Harry Shanks   As one of diving's elder statesman, Harry Shanks has devoted more than 44 years to the development of the sport in the United States. His far-reaching vision helped to establish some of the most prominent organizations in diving today and his single-minded determination has made NOGI an international recognized institution.

Harry R. Shanks was born in Chicago, IL attending school in the metro area. He received a BA degree in college and during WW II, he joined the Navy Air Corps ('43-'47) as a pilot. After college and military service, Shanks joined Chicago based Sears Roebuck and Company where he enjoyed a 39 year career. His career in Sears included almost every facet of the company and ended as a Senior Marketing Person.

Shanks began his diving in the 50's in Acapulco, Mexico, while on vacation. In the 60's, he took a 12-week scuba course as a "moss back" and was certified as a YMCA diver. Over the next 10 years, he made almost 1000
dives. He became very active in the Chicago metro area diving community. He served as dive club president for four years and then president of YMCA Metropolitan Council of Scuba Clubs for four years. On the state level, Shanks served for three years as Director of the Illinois Council of Scuba Clubs and nationally 3 years on the Board of Governors of the Underwater Society of America

As an enthusiastic dive traveler, Shanks toured much of the dive regions of the US and made numerous trips to the Bahamas, Cozumel, Roatan, Bonaire, Curacao, Jamaica, Spain and Italy, all during the late 60's and early 70's. He became an early pioneer in dive tourism development, forming his own company, Scuba Consultants Ltd. At one point he owned 50% of a Florida Keys resort.

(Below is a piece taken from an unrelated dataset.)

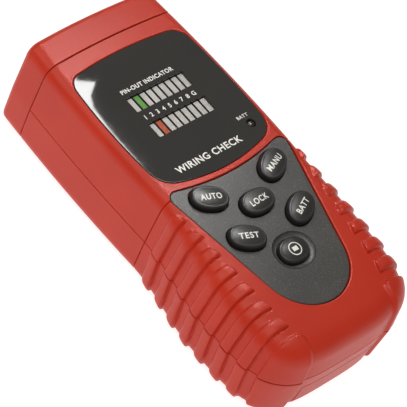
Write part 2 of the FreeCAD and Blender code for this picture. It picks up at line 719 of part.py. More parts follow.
def build():
    body = outer_body()
    cavity = inner_body()
    padded = body.multiFuse(ribs() + bumpers()).removeSplitter()
    parts = {
        "front_shell": front_shell(padded, cavity),
        "rear_shell": rear_shell(padded, cavity),
        "end_cap": end_cap(body, cavity),
        "battery_door": battery_door(),
        "battery_foam_pad": foam_pad(),
        "faceplate": faceplate(),
        "keypad_panel": keypad_panel(),
        "keypad_mat": keypad_mat(),
        "rj45_socket_left": jack(-1),
        "rj45_socket_right": jack(1),
        "socket_contacts_left": jack_contacts(-1),
        "socket_contacts_right": jack_contacts(1),
        "case_screws": case_screws(),
    }
    parts.update(keys())
    parts.update(display())
    parts.update(electronics())
    parts.update(battery())
    parts.update(leads())
    return parts


os.makedirs("parts", exist_ok=True)
for node, shape in build().items():
    count = len(shape.Solids)
    size = shape.BoundBox
    print("%-26s solids %2d valid %s  x %.1f..%.1f y %.1f..%.1f z %.1f..%.1f vol %.0f" % (
        node, count, shape.isValid(), size.XMin, size.XMax, size.YMin, size.YMax,
        size.ZMin, size.ZMax, shape.Volume))
    shape.exportStep("parts/%s.step" % node)
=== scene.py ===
import json
import math

import bmesh
import bpy
import numpy as np
from mathutils import Matrix, Vector


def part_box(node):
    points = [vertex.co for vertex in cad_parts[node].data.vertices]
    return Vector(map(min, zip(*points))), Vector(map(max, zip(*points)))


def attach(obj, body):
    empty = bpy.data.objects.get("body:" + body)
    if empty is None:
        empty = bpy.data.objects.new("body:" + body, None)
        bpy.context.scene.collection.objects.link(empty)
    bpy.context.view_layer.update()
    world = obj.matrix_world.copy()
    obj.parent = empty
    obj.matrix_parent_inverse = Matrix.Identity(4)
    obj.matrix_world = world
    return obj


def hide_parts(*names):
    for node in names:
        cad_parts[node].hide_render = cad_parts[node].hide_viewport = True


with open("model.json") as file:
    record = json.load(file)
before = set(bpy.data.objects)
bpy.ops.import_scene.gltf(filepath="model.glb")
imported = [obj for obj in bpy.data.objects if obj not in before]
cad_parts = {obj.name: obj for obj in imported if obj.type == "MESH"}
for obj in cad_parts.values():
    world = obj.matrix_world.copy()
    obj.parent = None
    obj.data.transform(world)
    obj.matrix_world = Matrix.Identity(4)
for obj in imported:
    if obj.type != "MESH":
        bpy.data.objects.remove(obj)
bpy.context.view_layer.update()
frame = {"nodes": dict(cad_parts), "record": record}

MM = 0.001
nodes = frame["nodes"]


# ---------------------------------------------------------------- sizes (mm), from the CAD nodes
def size_mm(node):
    low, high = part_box(node)
    return np.array(low) / MM, np.array(high) / MM


HEIGHT = size_mm("end_cap")[1][2]
HEAD_Y = size_mm("end_cap")[1][1]
FOOT_Y = size_mm("battery_door")[0][1] - 0.1
BACK_Z = size_mm("rear_shell")[0][2]
PARTING_Z = size_mm("front_shell")[0][2]
SEAM_Y = 53.8
SEAM_RADIUS = 313.0
GRIP_Y = -1.2
FACE_FALL = 0.095
FACE_BLEND = 1.5
WALL = 2.0
BODY_HALF = 26.8
BODY_WAIST_Y = 17.2
BODY_BARREL = 0.0008
GRIP_SWELL = 3.8
GRIP_RAMP = 30.0
GRIP_FULL_Y = -33.6
CORNER_POWER = 3.5
SHOULDER_R = 4.2
GRIP_SHOULDER_R = 6.0
FOOT_R = 6.6
BACK_R = 4.6
BACK_FOOT_R = 2.5
HEAD_R = 1.9
BODY_LEAN = 1.5
GRIP_LEAN = 10.0
BACK_LEAN = 2.2
FOOT_LEAN = 5.0          # lean of the rear shell's wall at the foot

RIB_COUNT = 7
RIB_PITCH = 6.83
RIB_FIRST_Y = -4.4
RIB_LENGTH = 4.3
RIB_INNER_X = 23.5
RIB_INNER_STEP = 0.8
BUMPER_INNER_X = 16.5
BUMPER_Y = RIB_FIRST_Y - RIB_PITCH * RIB_COUNT

PANEL_Y = -13.6
PANEL_TOP = -0.35
OVAL_KEY = (12.0, 8.0)
POWER_KEY = (10.6, 8.2)
DOOR_TONGUE = 1.2        # the rails stand this far out of the battery door's panel
KEY_TOP = 1.9
POWER_TOP = 0.55         # the power key sits low in its dish
KEYS = {
    "auto": (-12.9, 7.55, -28.0),
    "manu": (12.9, 7.55, 28.0),
    "lock": (0.0, 0.0, 0.0),
    "batt": (11.0, -7.8, 28.0),
    "test": (-11.0, -7.8, -28.0),
    "power": (0.0, -17.4, 0.0),
}
UPPER_ROW_Y = 30.8
LOWER_ROW_Y = 20.6
WINDOW_X = 0.28
WINDOW_HALF = (11.38, 2.75)
WINDOW_CORNER = 0.25


# ---------------------------------------------------------------- camera
def placed(name, data):
    piece = bpy.data.objects.new(name, data)
    bpy.context.scene.collection.objects.link(piece)
    return piece


def make_camera():
    right = Vector((0.70616849, -0.63852868, 0.30595291))
    down = Vector((-0.38141754, -0.70711323, -0.59540872))
    forward = Vector((0.5965289, 0.30376307, -0.74288712))
    place = Vector((-527.135, -266.989, 670.702)) * MM
    turn = Matrix((right, -down, -forward)).transposed().to_4x4()
    data = bpy.data.cameras.new("camera")
    data.lens = 268.58
    data.sensor_width = 36.0
    data.clip_start = 0.05
    data.clip_end = 20.0
    camera = placed("camera", data)
    camera.matrix_world = Matrix.Translation(place) @ turn
    bpy.context.scene.camera = camera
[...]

In 1970, Shanks helped organize Chicago's most prominent Dive Show underwater film festival - Our World Underwater. Staged at the Medinah Temple, the evening show featured the late Phillipe Cousteau. Shanks went on to establish the Our World Underwater Scholarship Society, which is dedicated to assisting bright young college students who expressed a desire to develop a career in the undersea world. Both organizations have gone on to flourish and become major diving events.

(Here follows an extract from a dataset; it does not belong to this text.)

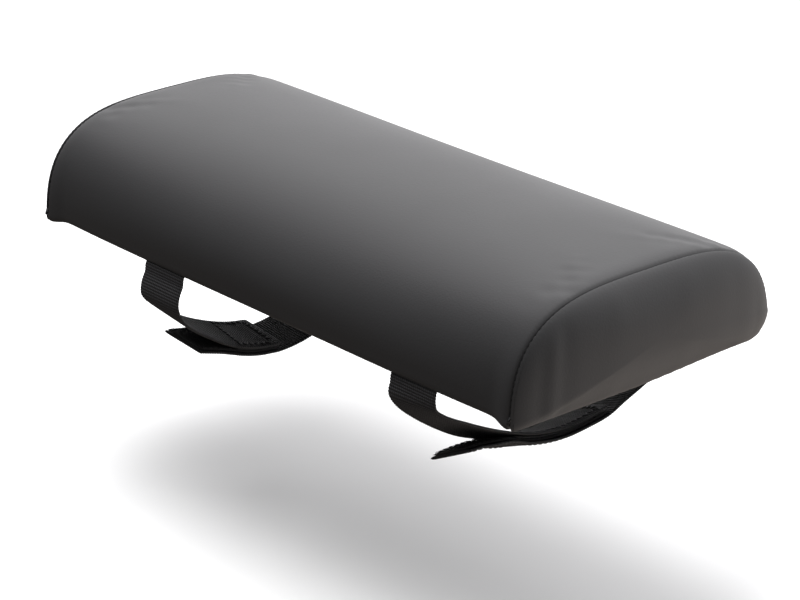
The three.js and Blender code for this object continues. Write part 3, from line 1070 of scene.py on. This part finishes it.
hem_line = round_rectangle(base_x - HEM_INSET, base_y - HEM_INSET, 0.005, 0.00028)
hem = sew("hem_stitches", stitch_row(hem_line, 0.0032), 0.00022, SEAM_THREAD)
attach(hem, "cushion")
print("hem stitches:", len(hem.data.polygons) // 48)

# %% [markdown]
# ## Webbing
# The straps are narrow webbing, woven with a rib across it. A smooth closed ribbon
# is swept along each route first. Geometry Nodes then lift its faces into ribs by a
# rule: how far a point lies along the strap says where it is on a rib, and how far
# it lies across says where it is on a yarn.

# %% Swept ribbons
WEB_WIDE, WEB_THICK = 0.0250, 0.0012
TAPE_WIDE, TAPE_THICK, TAPE_OFF = 0.0230, 0.0006, 0.0011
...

In the 1980s, Shanks played a key role in a major diving industry crisis, in which California was proposing legislation for all Divers and Diving Instructors to be licensed. The issue had been prompted by the unfortunate deaths of three divers. The legislation had passed in Los Angeles and was heading for state approval pending an investigation. Shanks was sent for to seek a solution. He set up the California Scuba Advisory Committee and put together a Blue Book of documentation on quality of dive training agencies through CNCA and Bernie Emplteton, the committee Chairman (a NOGI Fellow). As a result of Shanks efforts and his mediations with within the diving industry, the legislation was ultimately overturned.

Of Shanks's many accomplishments during his lengthy diving career, one of most significant is his leadership in the continued success of the NOGI Award, diving's oldest (1960) and best recognized award. In 1967, Shanks took over the NOGI Award Program when its founder and owner, Jay Albanese, passed away. Shanks negotiated with Albaneses heirs to retain the rights to the NOGI and he continued the program. In 1970, Shanks commissioned Skin Diver Magazine to become the NOGI Awards main sponsor, and the magazine funded the annual production of the four statuettes every year thereafter, until it stopped publishing, in 2002.

In 1993, Shanks and early NOGI recipients formed the Academy of Underwater Arts and Sciences (AUAS) to assure the NOGI Awards program would continue with the same quality of its first 33 years. The organization was incorporated and subsequently received a not-for-profit, tax-exempt status. It currently maintains its own web site (auas-nogi.org), and it produces an annual black-tie dinner gala for recognizing the latest NOGI recipients.

In 2005 the AUAS board of directors created the Harry Shanks Award for Leadership in Diving to recognize Shanks's lifelong contribution to the diving industry.